Depending on their answer, there are four directions incumbents can take.

  • Addition (creating incremental value, market focus). A legacy company becomes more valuable if it uses technology to add a new revenue stream to its core business. Technology is used as a value-add to the business’ traditional value chain, and it becomes its additional sales and marketing channel. LVMH launched 24sevres.com for this purpose.
  • Systems (creating transformative value, market focus). A company can choose to grow by creating value outside of its traditional value chain. It builds a service around its existing product offerings and treats it as a new source of revenue. Goop’s expansion from a publisher into a retailer created a new market and a new audience for the company while enhancing its core value proposition.
  • Design (creating incremental value, customer focus). Companies that use data, CRM and customer service make their existing products and services more desirable and relevant from the standpoint of end-customers. These companies do not transform the core business they are in; rather, they improve it incrementally. Matches Fashion offers VIP and personal stylists services to make their business more viable and attractive from a customer point of view.

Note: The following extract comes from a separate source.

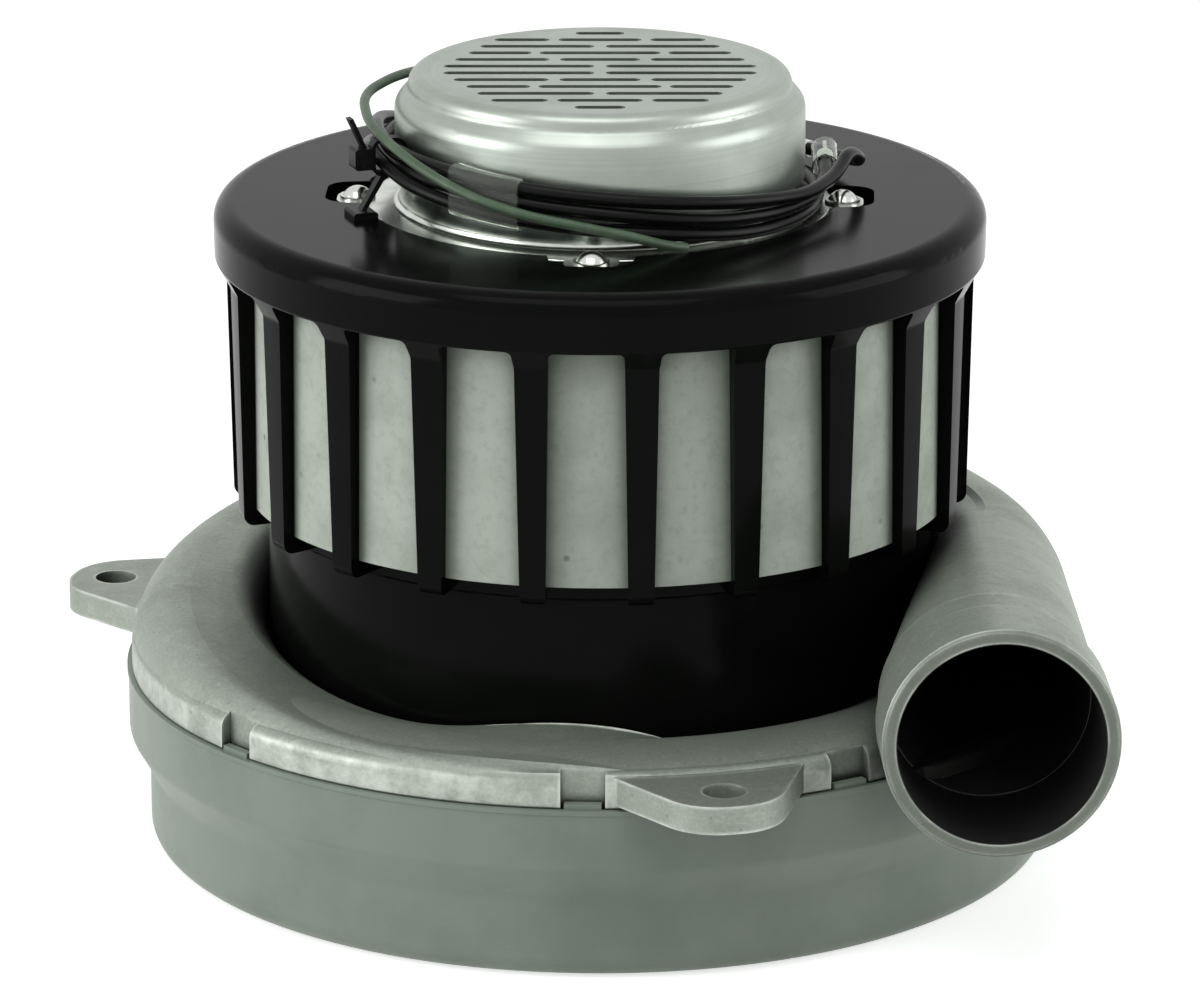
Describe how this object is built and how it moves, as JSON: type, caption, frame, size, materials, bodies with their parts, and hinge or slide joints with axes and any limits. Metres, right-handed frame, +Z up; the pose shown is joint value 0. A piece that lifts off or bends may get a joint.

  • Disruption (creating transformative value, customer focus). A fashion company that creates a completely new value in the established industry is considered disruptive. It creates a value chain that is radically different than the one that the industry has been built around. Reformation is a direct-to-consumer B-corp that uses recycled and vintage materials to produce its clothes.

Fashion industry talks a lot about innovation. It throws money at initiatives that promise disruption, but that really, in the end, merely use digital technology as added value to its existing business. There is nothing wrong with incremental innovation — that is, unless those around you are in the business of transformation.